In which case it sounds like you need a fuzzy indexing technology (not a matching one), where an index is built that takes into account fuzzy indexing.
Q-Gram indexing is a technique i think will do the trick (explained on my website) - the tokenisers if wanted can be taken from the SImMetric library and indexing can be done using lucene. (FYI this technique is, I believe, used in the fuzzy name search of IMDB.com try it out to see if this is what you want, enter "Wilam Shatnerr" and see what it gives you).
Hope this helps,
Thanks, Sam, I'll take a look into q-Gram indexing!
Frankly. I could not find much info at http://www.k-now.co.uk, but Googling yields "A practical q-gram index for text retrieval allowing errors" article as the first hit. I'll read it and try to understand, and potentially - implement.
IMDB search does work in approximately the way I need.
sorry I intended to leave my uni weblink. the exact link to the exact data you need is here
but I'm sure you can find better external elsewhere online.
Thanks a lot, Sam! We'll try to use Q-Grams. Once we get closer to implementation, I'll post feedback here on how well it is working on our data.
Sorry to activate an old thread, Sam, but I don't understand what you're suggesting here. Do you know of any open source projects that use Lucene to index q-grams?
So you would use a custom Lucene Analyzer (tokenizer) to convert each document into q-grams. For example, (1,##s), (2,#sa), (3,sam), (4,am ), (5,m c), (6, ch), (7,cha), (8,hap), (9,apm), (10,pma), (11,man), (12,an%), (13,n%%). Then you would search these in Lucene with a "sloppy" PhraseQuery? Or with a Fuzzy (Levenshtein) query?
I don't see how Lucene could match "sam 7 chapman" to this index unless you used a Fuzzy query. But if you're eventually using Levenshtein anyway, why use q-grams at all?

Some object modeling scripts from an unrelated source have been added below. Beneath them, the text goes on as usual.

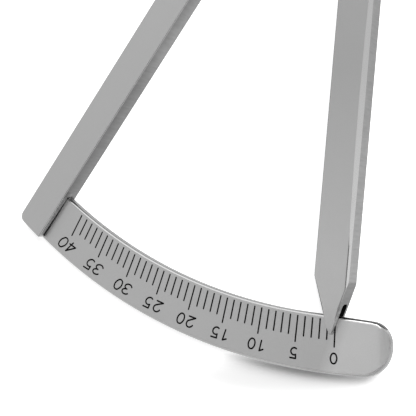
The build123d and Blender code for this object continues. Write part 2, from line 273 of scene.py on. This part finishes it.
# %% [markdown]
# ## Where on the tool
#
# Finish and painted light and shade follow the shape: fronts, sides, the chamfer, the end that hangs over
# the plate. Faces could be picked by hand and given materials of their own. Here the surface says by itself
# where it is: its height, its distance from the pivot, how far it faces up, how flat it lies, and how far it
# faces away from the pivot. All of it is measured in the piece's own frame, so the finish and the painted
# light and shade stay in place when the joint turns.

# %% Place group
LEVEL_PART = (1.0, 1.0, 0.0)
TO_OWN_FRAME = {"vector_type": "NORMAL", "convert_from": "WORLD", "convert_to": "OBJECT"}


def build_place(tree, given):
    """Measures of a spot on the surface, in the part's own frame."""
    place = step(tree, "ShaderNodeTexCoord").outputs["Object"]
    parts = step(tree, "ShaderNodeSeparateXYZ", {0: place}).outputs
    from_pivot = vector_calc(tree, "MULTIPLY", place, LEVEL_PART)
    facing = step(tree, "ShaderNodeNewGeometry").outputs["True Normal"]
    normal = step(tree, "ShaderNodeVectorTransform", {0: facing}, **TO_OWN_FRAME).outputs[0]
    upward = step(tree, "ShaderNodeSeparateXYZ", {0: normal}).outputs["Z"]
    away = vector_calc(tree, "NORMALIZE", from_pivot)
    return {
        "Across": parts["X"],
        "Height": parts["Z"],
        "Distance": vector_value(tree, "LENGTH", from_pivot),
        "Upward": upward,
        "Flatness": calc(tree, "ABSOLUTE", upward),
        "Outward": vector_value(tree, "DOT_PRODUCT", away, normal),
    }


place_labels = ("Across", "Height", "Distance", "Upward", "Flatness", "Outward")
place_on_tool = new_group("place_on_tool", [], [(label, VALUE) for label in place_labels], build_place)

# %% [markdown]
# ## Tint and shade
#
# No steel is one even grey. The grain makes it a little darker and lighter, and painted light and shade
# change it from one end to the other. Both could be painted on by hand, but a painted layer has to be made
# again whenever the part changes. Two small groups do it instead. One lets the grain vary a tone. The other
# brings in a gain between two values of anything that was measured, so no shade has a hard border.

# %% Tint and shade groups


def build_tint(tree, given):
    """A grey that the grain varies by a share of itself."""
    low = calc(tree, "SUBTRACT", 1.0, given["Contrast"])
    high = calc(tree, "ADD", 1.0, given["Contrast"])
    share = ranged(tree, given["Grain"], 0.0, 1.0, low, high)
    return {"Colour": calc(tree, "MULTIPLY", given["Tone"], share)}


def build_shade(tree, given):
    """A colour times a gain that comes in between two values."""
    gain = ranged(tree, given["Value"], given["Start"], given["End"], 1.0, given["Gain"])
    return {"Colour": vector_calc(tree, "MULTIPLY", given["Colour"], gain)}


tint_inputs = [(label, VALUE, MIDDLE) for label in ("Grain", "Tone", "Contrast")]
tint_group = new_group("grain_tint", tint_inputs, [("Colour", COLOUR)], build_tint)

shade_inputs = [("Colour", COLOUR, grey(MIDDLE))]
shade_inputs += [(label, VALUE, 1.0) for label in ("Value", "Start", "End", "Gain")]
shade_group = new_group("shade_by_value", shade_inputs, [("Colour", COLOUR)], build_shade)

# %% [markdown]
# ## Satin steel
#
# The bars, the plate and the fasteners are one family of metal. What differs is tone, gloss and how the
# grain runs. The fronts are blasted and nearly even. The sides were ground across, which leaves coarse
# short lines from front to back, and they are darker. A chamfer is filed and glossier than the rest, and
# where its tone is set lighter, that is a painted highlight. The inner walls that hang over the plate have
# a tone of their own, painted lighter for the light that the plate throws on them. Each zone could have its
# own material, but in one group they blend by how flat the surface lies.

# %% Zones of the steel
SIDE_FLATNESS = (0.5, 0.2)
FILED_FLATNESS = (0.95, 0.91)
OVERHANG_HEIGHT = 1.5 * MM
OVERHANG_SPAN = (84.6 * MM, 85.8 * MM)


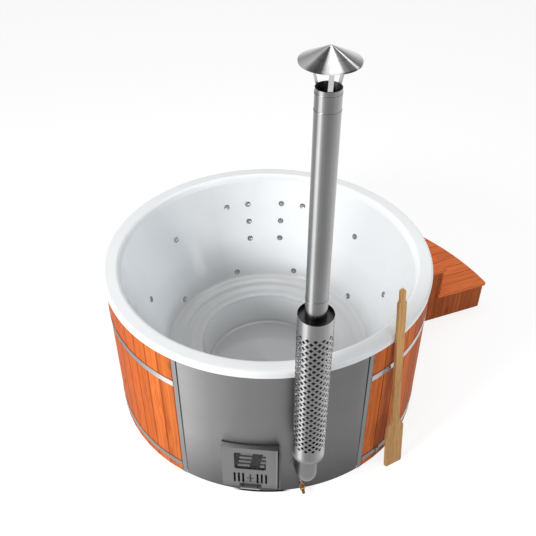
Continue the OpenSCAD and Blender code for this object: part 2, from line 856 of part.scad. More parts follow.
module air_slide() {
    color(steel) at_azimuth(stove_azimuth) {
        upright(slide_x, slide_t, 0) difference() {
            translate([-slide_half_w, slide_low_z])
                square([2 * slide_half_w, slide_top_z - slide_low_z]);
            translate([0, slot_z]) slot_places() for (i = [0 : scallop_count - 1])
                translate([(i % 2 == 0 ? 1 : -1) * scallop_shift,
                    (i - (scallop_count - 1) / 2) * slot_h / scallop_count])
                    circle(scallop_r);
        }
        block([slide_x + slide_t, door_x + tab_gap], [-tab_w / 2, tab_w / 2],
            [slot_z - tab_w / 2, slot_z + tab_w / 2]);
        block([door_x + tab_gap, door_x + tab_gap + tab_t], [-tab_w / 2, tab_w / 2],
            [slot_z - tab_h / 2, slot_z + tab_h / 2]);
    }
}
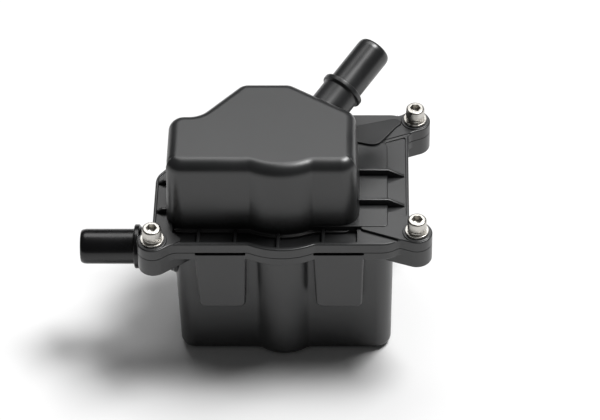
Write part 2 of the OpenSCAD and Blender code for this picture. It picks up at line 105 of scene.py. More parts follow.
POCKET_R = 0.8
CHANNEL_FLOOR, CHANNEL_RIM, CHANNEL_BACK, CHANNEL_HIDDEN_R = 2, 2, 30, 1
CHANNEL_LEFT, CHANNEL_END_X = DOME_LEFT + 3.5, DOME_RIGHT - 1.1
CHANNEL_END_FLOOR, CHANNEL_END_LAP, CHANNEL_END_BACK = 4.4, 3, 15.9
CHANNEL_TIP_FRONT, CHANNEL_TIP_BACK = (51, CHANNEL_RIM), (52.5, 4.5)
PLATEAU_Z, PLATEAU_LEFT, PLATEAU_RIGHT = 5.9, 1, DOME_RIGHT + 12.5
PLATEAU_FRONT, PLATEAU_BACK = DOME_FRONT - 0.5, FLANGE_DEPTH - 19.8
PLATEAU_HIDDEN_R, PLATEAU_FRONT_R, PLATEAU_BACK_R = 0.5, 2, 3
STRIP_FLOOR, STRIP_RIM = 4.5, 1.3
RIGHT_STRIP_LEFT = PLATEAU_RIGHT - 0.7
RIGHT_STRIP_FRONT, RIGHT_STRIP_BACK = (21.5, 18), (FLANGE_DEPTH - 18.8, FLANGE_DEPTH - 15.3)
LEFT_STRIP_FRONT, LEFT_STRIP_LAP = 14, 2
HUMP_FRONT_Y, HUMP_BACK_Y = FLANGE_DEPTH - 24, FLANGE_DEPTH - 2.6
HUMP_FRONT_Z, HUMP_BACK_Z, HUMP_LEFT, HUMP_FOOT_INSET = 7.2, 6, 29, 0.7
# Drop under the hump's top, and inset
HUMP_EDGE = ((0.3, 0.9), (0.08, 1.1), (0, 1.5))
RIB_T, RIB_EDGE_R, RIB_SLOPE = 1.6, 0.45, 0.15
SIDE_RIB_LAP, FRONT_RIB_LAP = 2, 1
RIGHT_RIBS_Y, RIGHT_RIB_HIGH, RIGHT_RIB_LOW = (24.7, 44), 8.9, 5.1
RIGHT_RIB_BEND_X, RIGHT_RIB_END_X = PLATEAU_RIGHT + 0.5, FLANGE_RIGHT - 2
LEFT_RIBS_Y, LEFT_RIB_HIGH, LEFT_RIB_LOW = (20.7, 39.2), 7, 5
LEFT_RIB_BEND_X, LEFT_RIB_END_X = DOME_LEFT - 2, FLANGE_LEFT + STRIP_RIM
FRONT_RIBS_X, MIDDLE_RIB_X, FRONT_RIB_TOP, FRONT_RIB_Y = (-36.9, -20.6, 18.4), -1.5, 4.6, 1

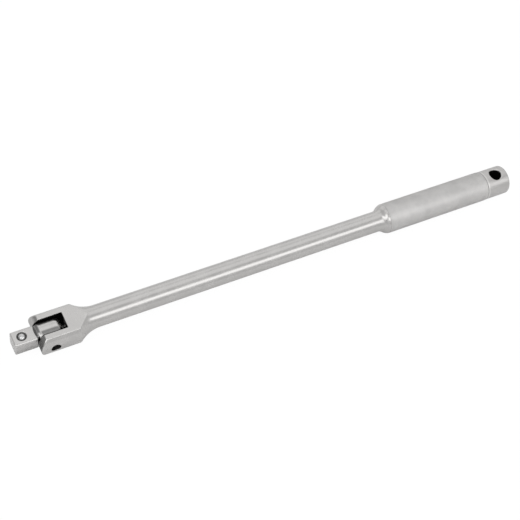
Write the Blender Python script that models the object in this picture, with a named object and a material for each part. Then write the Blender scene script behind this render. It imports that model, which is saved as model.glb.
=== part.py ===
"""Swivel-head breaker bar with a 12.7 mm (half-inch) square drive.

One forged and turned bar ends in a fork. A drive head turns in the fork about a
pressed-in pin. A sprung plunger in the bottom of the fork's slot presses on the
head and holds it where it is put, and a sprung ball in the drive square holds
the socket.

Frame: metres. The origin is the centre of the drive square's end face. +X runs
along the bar to the hand end, Y is the head's pivot axis and +Z is up.
"""

import math

import bpy
import bmesh
from mathutils import Vector

MM = 0.001

# Driving dimensions, in millimetres.
OVERALL_LENGTH = 424.0
GAP = 0.3

# Drive head.
SQUARE = 12.7
SQUARE_LENGTH = 16.8
SQUARE_TIP_LENGTH = 0.9
SQUARE_TIP_DROP = 0.8
SQUARE_REAR_CHAMFER = 0.7
SQUARE_EDGE_ROUND = 1.0
NECK_END = 18.6
NECK_RADIUS = 5.9
KNUCKLE_RADIUS = 8.6
KNUCKLE_WIDTH = 12.7
KNUCKLE_FRONT_ROUND = 1.5
KNUCKLE_REAR_FILLET = 6.5
KNUCKLE_SWING_RADIUS = 10.2
PIVOT_X = 27.0

# Socket-retaining ball.
DETENT_X = 6.9
DETENT_BALL_RADIUS = 3.0
DETENT_BALL_CENTRE_Z = 4.45
DETENT_BORE_RADIUS = 3.3
DETENT_BORE_FLOOR_Z = -4.6
DETENT_LIP_RADIUS = 2.65
DETENT_DISH_RADIUS = 3.65
DETENT_DISH_DEPTH = 0.4

# Fork.
FORK_RADIUS = 14.5
FORK_FRONT = 16.5
FORK_REAR = 46.4
FORK_FLAT_Z = 9.8
NOSE_RADIUS = 12.4
SLOT_WIDTH = 13.4
SLOT_END = 38.6
PIN_RADIUS = 3.5
PIN_RECESS = 3.2

# Friction plunger.
PLUNGER_RADIUS = 2.5
PLUNGER_LENGTH = 9.0
PLUNGER_SOCKET_RADIUS = 1.7
PLUNGER_SOCKET_DEPTH = 4.0
PLUNGER_BORE_END = 56.0
PLUNGER_TRAVEL = 0.6

# Shank and grip.
SHANK_RADIUS = 8.25
NECK_FLARE_RADIUS = 25.0
SHOULDER_START = 299.0
SHOULDER_FILLET = 7.5
SHOULDER_ROUND = 7.5
GRIP_RADIUS = 12.1
GRIP_END = 402.5
END_RADIUS = 11.8
END_EDGE_RADIUS = 1.4
HANG_HOLE_X = 413.3
HANG_HOLE_RADIUS = 5.1
HANG_HOLE_CHAMFER = 0.6

# Springs.
DETENT_WIRE = 0.35
DETENT_COIL_RADIUS = 2.3
DETENT_TURNS = 4.5
PLUNGER_WIRE = 0.35
PLUNGER_COIL_RADIUS = 1.05
PLUNGER_TURNS = 7.0

AROUND = 48
REACH = 40.0


def clear_scene():
    for obj in list(bpy.data.objects):
        bpy.data.objects.remove(obj)


def steel(name, colour, roughness):
    material = bpy.data.materials.new(name)
    material.use_nodes = True
    shader = material.node_tree.nodes["Principled BSDF"]
    shader.inputs["Base Color"].default_value = (*colour, 1.0)
    shader.inputs["Roughness"].default_value = roughness
    shader.inputs["Metallic"].default_value = 1.0
    return material


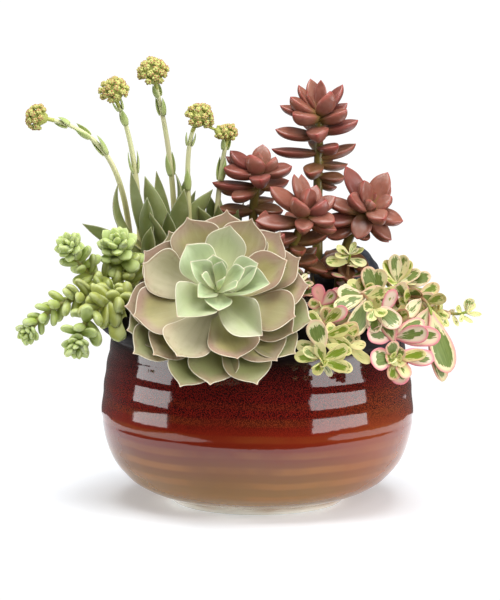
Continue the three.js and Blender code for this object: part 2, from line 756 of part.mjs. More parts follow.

Thanks for the terrific software, and thanks for any guidance you can give me. I am just starting with Lucene and may be misunderstanding it.
what i mean is - index the qGrams as you say but also use the same tokeniser on the input to break the input also check against the index (which is now finite in size also) and simply count matches/possible matches.
This technique is/was employed in IMDB.com try a query spelled wrong for an actors/ess name and see what it returns.